Gıda ve Tarım Örgütü (FAO), dünyanın 2050›de ulaşacağı nüfus için bugünkü endüstriyel gıda üretiminin ve tarımsal üretimin %70 oranında artması gerektiğine vurgu yapıyor. Çıplak gerçek ise şu: Mevcut sistemlerin eski anlayışlarla sürdürülmesi mümkün değil, sistemlerin onarılması şart.
Tarladan Sofraya
Bu doğrultuda Tarladan Sofraya stratejilerini uygulamak çok önemli. Hasat aşamasından tüketime döngüsel modeller kurgulamamız gerekiyor. Tarımsal üretimin karbonsuzlaştırılması, biyoçeşitliliğin korunması, tarım alanlarının doğal ekosistemlere yayılmasının durdurulması ve su kullanımında radikal iyileştirmeler yapılması önemli.

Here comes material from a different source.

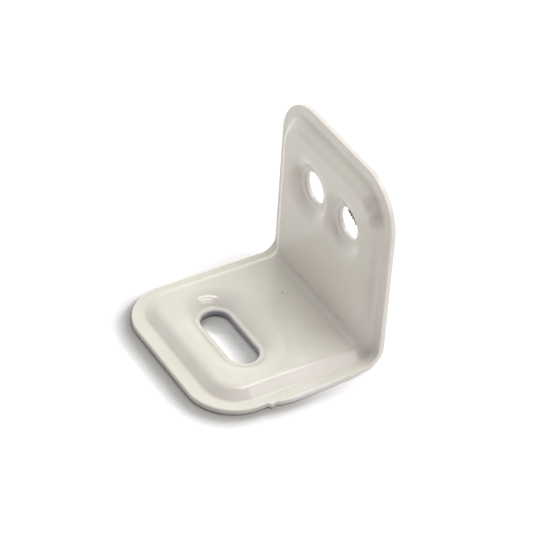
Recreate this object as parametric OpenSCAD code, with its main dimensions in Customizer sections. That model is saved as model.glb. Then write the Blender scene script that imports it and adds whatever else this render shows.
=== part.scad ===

Gıda atıklarının büyük bölümünün gıda üretimi sırasında ortaya çıktığını biliyoruz. Yine bu alanda sözleşmeli tarım uygulamalarının yaygınlaştırılmasının yanı sıra sektörün en önemli paydaşlarından çiftçilerin eğitimi de kritik konuların başında yer alıyor.
Gıda sektöründe dijital dönüşümün hızlandırılması, izlenebilirlikle verimliliğin artırılması, veri biliminin değer zinciri boyunca kullanılması da geleceğin gıda sistemlerinin tasarlanmasında kilit rol oynuyor.
Hepimiz biliyoruz ki sürdürülebilir gıda sistemlerinin tasarlanması ve faaliyete geçirilmesi kolay bir mesele değil. Kalıplaşmış üretim ve tüketim süreçlerinin/ alışkanlıklarının bir anda dönüşümü mümkün olmayacak. Bu uzun soluklu yolculukta tüm sektör paydaşlarının kolektif çaba göstermesi gerekiyor.
Dönüşüm hem toplumsal hem de kültürel bir değişimi gerektirdiği için tüm paydaşların bilinçlendirilmesi ve sorumluluk almaları en önemli adımların başında geliyor. Bireysel efor çok kıymetli ve elbette, elimizden geleni yapmalıyız ancak sistemi dönüştürmek için bundan fazlası gerekiyor. Sorumlu üretim çok önemli. Şirketlerin, etki ettikleri ekosistemde yalnızca tasarruf etme odağında değil, süreçlerin nasıl döngüsel kılınabileceği konusunda da seferberlik ilan etmesi gerekiyor. Değer zinciriyle birlikte hasattan tüketime her aşamada israfı azaltmaya ve mevcudu onarmaya yönelik etkili uygulamalar geliştirilmeli. Burada, sektör ve faaliyet alanından bağımsız, taahhütlerin somut aksiyonlarla desteklenmesi kritik. Bir de artık hiçbir kişi, hiçbir kurum dünyayı tek başına kurtaramaz. Hal böyleyken kamu, özel sektör ve sivil toplum dayanışması “iş modeli” olarak norm haline gelmeli.
Hayallerin Hasadı
Yolumuz uzun. Bu yolda sabırlı olmak ve zamandan tasarruf etmek adına doğru adımları, doğru paydaşlarla atmak her zamankinden mühim. Yazımı bu alanda sabırla çalışan, elini attığı her yeri dönüştüren sevgili Tülin Akın’ın ilham verici hayat hikayesini konu alan kitabı herkese tavsiye ederek bitirmeyi istiyorum. Henüz okumaya başladığım kitabın başlığı da olan “Hayallerin Hasadı” için her birimizin kendi etki alanında daha çok çalışmaya ve dayanışmaya ihtiyacı olduğunu düşünüyorum.